Namgyal Lhamo Taklha is a member of the Tibetan community living in exile. Between 1988 and 1994 she was elected to the Parliament of the Central Tibetan Administration and held the post of Health Secretary in the Central Tibetan Administration Cabinet based in India.

== Biography ==
Namgyal was born on 5 July 1942 to aristocratic family in Lhasa, Tibet. Her father was Dundul Namgyal Tsarong. She is the granddaughter of Dasang Dadul Tsaron, Commander General of Tibet and a close aid and diplomat of the 13th Dalai Lama. While growing up she attended schools in Tibet and in 1951 at the age of nine she was sent to Mount Hermon School in Darjeeling, India.

== Marriage ==
She married Lobsang Samten Taklha, a brother of the 14th Dalai Lama, in August 1962 in Darjeeling, India.

== Career ==
Namgyal has held a number of positions associated with the Central Tibetan Administration and 14th Dalai Lama, who is also her brother-in-law. In the early 1960s she worked as a translator and interpreter at the New Delhi based bureau of the 14th Dalai Lama, she then took up a post at the Tibet Bureau in Geneva, Switzerland between 1966 and 1972.

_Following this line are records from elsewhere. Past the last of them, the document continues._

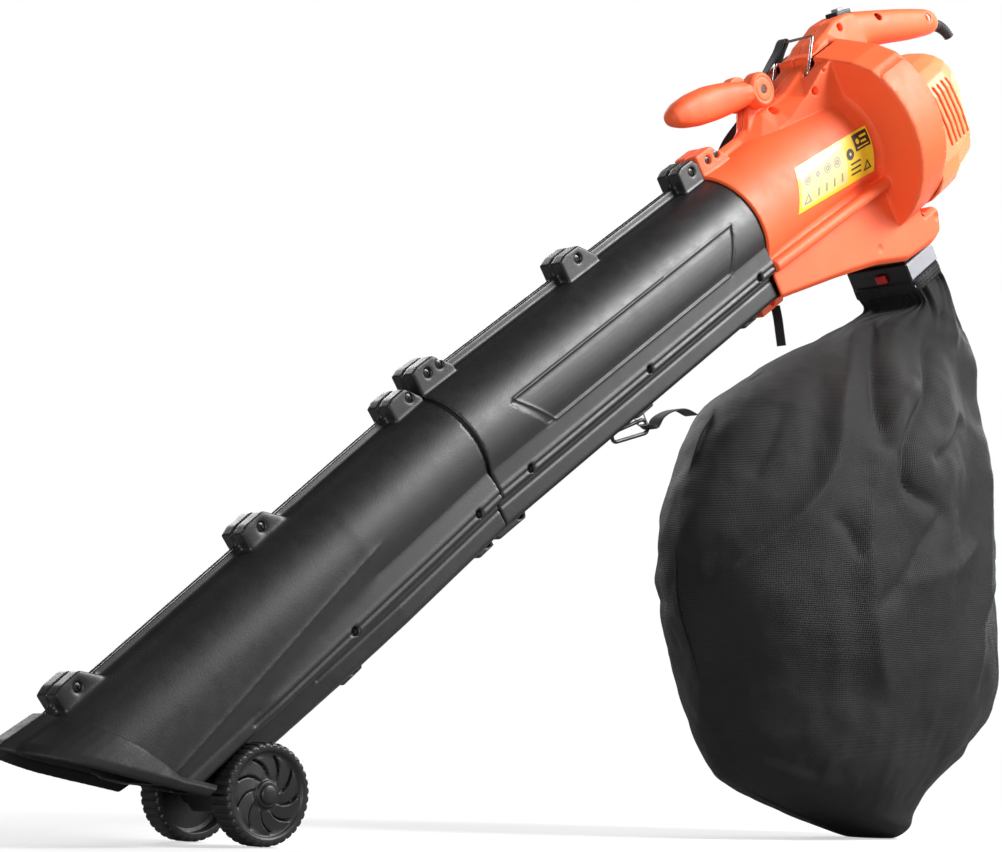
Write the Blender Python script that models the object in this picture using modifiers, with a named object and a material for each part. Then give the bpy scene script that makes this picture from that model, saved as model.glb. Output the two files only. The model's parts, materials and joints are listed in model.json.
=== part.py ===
"""Leaf vacuum mulcher: clamshell suction and blow tubes, fan housing, motor, handles, wheels and bag.

Most parts are modelled along the machine's own axis: +X runs up the tube from nozzle to motor, +Y is the
operator's right and +Z is the top seam. One empty tilts that axis to the angle at which the machine stands
on its wheels and its bag. Metres throughout.
"""

import math

import bmesh
import bpy
from mathutils import Matrix, Vector

# Stance
PITCH = math.radians(35.5)       # upper tube above the floor
BEND = math.radians(3.2)         # lower tube, steeper than the upper one
JOINT_HEIGHT = 0.34270           # tube joint above the floor, on the tube's axis
JOINT_X = -0.1674                # puts the middle of the whole length at X = 0

# Fits
GAP = 0.0003
SEAM = 0.00015                   # half of the gap between left and right shells
PAST_SEAM = -0.002               # tube halves are built this far past the seam, then cut at it
WALL = 0.0025
SHELL = 0.003
SINK = 0.004                     # depth to which screw heads are sunk

# Tubes
UPPER_RADIUS = 0.060
LOWER_RADIUS = 0.0572
UPPER_LENGTH = 0.4467
RIB_HALF = 0.0042
UPPER_RIB_TOP = 0.0680
LOWER_RIB_TOP = 0.0625
DUCT_HALF = 0.045                # blow duct, half width
DUCT_BOTTOM = 0.0795
RAIL_OUT = 0.0572                # side rails that carry the screws
RAIL_LOW = 0.0505
NOZZLE_DUCT_HALF = 0.0345        # the blow duct narrows between the wheels
NOZZLE_FLOOR = 0.0485            # the suction duct flattens over the wheels
MOUTH_SLOPE = 0.86               # the mouth's plane, backwards per metre down
MOUTH_AXIS = -0.4625             # where that plane crosses the tube's axis

# Wheels
AXLE_X = -0.363
AXLE_Z = -0.0945
AXLE_RADIUS = 0.004

# Fan housing
BARREL_START = 0.447
VOLUTE_FRONT = 0.657
VOLUTE_BACK = 0.710
EYE_RADIUS = 0.055
LOWER_HALF = 0.050               # lower duct body, half width
OUTLET_LOW, OUTLET_HIGH = 0.6590, 0.7030
OUTLET_HALF = 0.0370

# Front handle and strap ring
HANDLE_PIVOT = Vector((0.572, 0, 0.100))
HANDLE_TONGUE = 0.0085
RING_PIVOT = Vector((0.645, 0, 0.0845))
RING_REACH = Vector((0.030, 0, 0.0305))
RING_HALF = 0.0235
RING_WIRE = 0.0015

# Motor
IMPELLER_RADIUS = 0.090
BLADES = 6

# Bag
BAG_WALL = 0.0016
BAG_SIDES = 22

# Mode flap
FLAP_PIVOT = Vector((0.650, 0, -0.1310))


def clear_scene():
    for thing in list(bpy.data.objects):
        bpy.data.objects.remove(thing)


def material(name, colour, roughness, metallic=0.0):
    made = bpy.data.materials.new(name)
    made.use_nodes = True
    shader = made.node_tree.nodes["Principled BSDF"]
    shader.inputs["Base Color"].default_value = (*colour, 1.0)
    shader.inputs["Roughness"].default_value = roughness
    shader.inputs["Metallic"].default_value = metallic
    return made


def evaluated(mesh, add_modifier):
    """The mesh with one modifier applied, which add_modifier(object) puts on."""
    holder = bpy.data.objects.new("holder", mesh)
    bpy.context.scene.collection.objects.link(holder)
    add_modifier(holder)
    graph = bpy.context.evaluated_depsgraph_get()
    result = bpy.data.meshes.new_from_object(holder.evaluated_get(graph))
    bpy.data.objects.remove(holder)
    return result


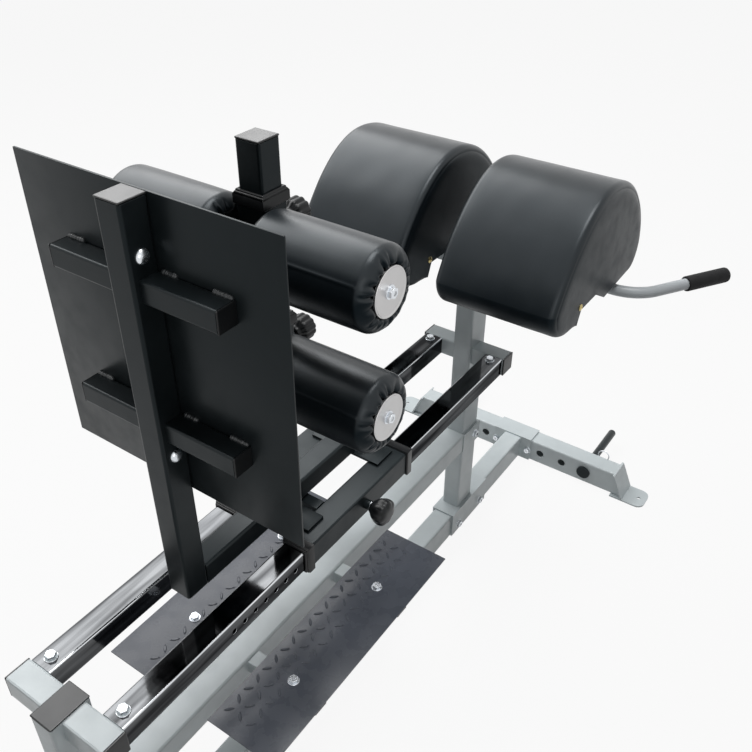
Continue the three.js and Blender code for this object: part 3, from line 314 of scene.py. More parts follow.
@dataclass(frozen=True)
class Finish:
    """A surface finish: its colours, gloss and fine grain."""

    name: str
    colour: Point
    shade: Point
    grain: Grain
    slot: str
    metal: float = 0.0
    roughness: float = 0.4
    roughness_play: float = 0.1
    coat: float = 0.0
    # Extra gloss coat on up-facing faces only: a painted top sheen that lightens the tops as light from
    # above would.
    worn_coat: float = 0.0
    coat_roughness: float = 0.1
    specular: float = 0.5
    rim_tint: Point = (1.0, 1.0, 1.0)
    # How far flat faces are darkened: a painted dark reflection, with rounded edges left at the plain
    # colour.
    canopy: float = 0.0
    mottle: float = 6.0
    grain_scale: float = 900.0
    grain_depth: float = 0.0001
    grain_strength: float = 0.3

    def material(self) -> bpy.types.Material:
        """Builds the node material.

        Returns:
            The material.
        """
        graph = Graph(self.name)
        where = graph.place()
        broad = graph.ramp(graph.noise(where, self.mottle, 4.0), ((0.35, 0.0), (0.65, 1.0)))
        smudge = graph.ramp(graph.noise(where, self.mottle * 5.0, 3.0), ((0.4, 0.0), (0.7, 1.0)))
        worn = broad * 0.65 + smudge * 0.35
        tone = graph.blend(worn, self.colour, self.shade)
        # Painted reflection: flat faces take a dark, streaked colour, as if reflecting a dark ceiling,
        # while rounded edges keep the plain chrome colour.
        if self.canopy:
            painted_reflection_streak = graph.ramp(graph.noise(graph.place((0.35, 5.0, 5.0)), 9.0, 2.0),
                                ((0.4, 0.88), (0.62, 1.0)))
            painted_reflection_colour = tuple(c * (1.0 - self.canopy) for c in self.shade)
            tone = graph.blend(graph.flatness() * painted_reflection_streak, tone, painted_reflection_colour)
        graph.plug(graph.shader.inputs["Base Color"], tone)
        rough = self.roughness + (smudge - 0.5) * self.roughness_play
        if self.grain is Grain.POWDER_COAT:
            height = graph.noise(where, self.grain_scale, 1.0)
        elif self.grain is Grain.LEATHERCLOTH:
            cell = graph.ramp(graph.cells(where, self.grain_scale), ((0.0, 0.0), (0.25, 1.0)))
            height = cell * 0.6 + graph.noise(where, self.grain_scale / 9.0, 3.0) * 1.2
        elif self.grain is Grain.FOAM:
            pores = graph.ramp(graph.cells(where, self.grain_scale), ((0.0, 0.0), (0.4, 1.0)))
            height = pores + graph.noise(where, self.grain_scale / 3.0, 4.0)
        elif self.grain is Grain.MOULDING:
            height = graph.noise(where, self.grain_scale, 5.0)
        else:
            drawn = graph.noise(graph.place((1.0, 26.0, 26.0)), self.grain_scale / 60.0, 2.0)
            rough = rough + (drawn - 0.5) * self.roughness_play
            height = drawn * 0.5 + graph.noise(where, self.grain_scale, 1.0) * 0.5
        normal = graph.bump(height, self.grain_depth, self.grain_strength)
        graph.plug(graph.shader.inputs["Roughness"], rough)
        graph.plug(graph.shader.inputs["Normal"], normal)
        graph.plug(graph.shader.inputs["Metallic"], self.metal)
        # Painted top sheen: the coat is laid on up-facing faces, so tops catch more light than the sides.
        coat = graph.facing_up(0.02, 0.45) * self.worn_coat + self.coat if self.worn_coat else self.coat
        graph.plug(graph.shader.inputs["Coat Weight"], coat)
        graph.plug(graph.shader.inputs["Coat Roughness"], self.coat_roughness)
        graph.plug(graph.shader.inputs["Specular IOR Level"], self.specular)
        graph.plug(graph.shader.inputs["Specular Tint"], self.rim_tint)
        return graph.material


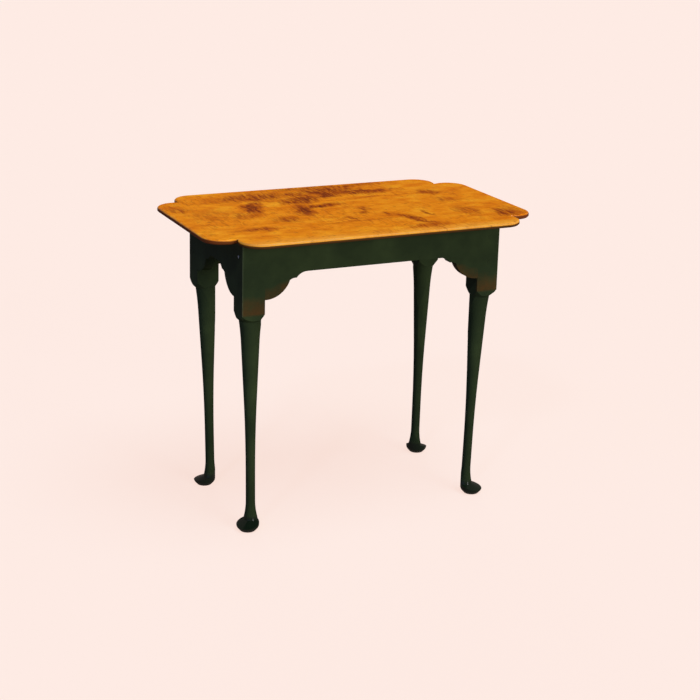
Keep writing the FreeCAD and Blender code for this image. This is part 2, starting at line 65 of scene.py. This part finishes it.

In the 1970s she was based in the United States working for a Tibetan Arts and Crafts store in New York City. She then returned to duties at the Tibetan government-in-exile as a translator and director of the Men-Tsee-Khang, also known as the Tibetan Medical and Astrology Institute, between 1986 and 1988.

In 1988 she was elected to the Parliament of the Central Tibetan Administration where she held position of Secretary of Health until 1994.

== Book published ==
In 2012 she published an autobiography Born in Lhasa in which she describes her experiences of growing up in Tibet prior to the Annexation of Tibet by the People's Republic of China.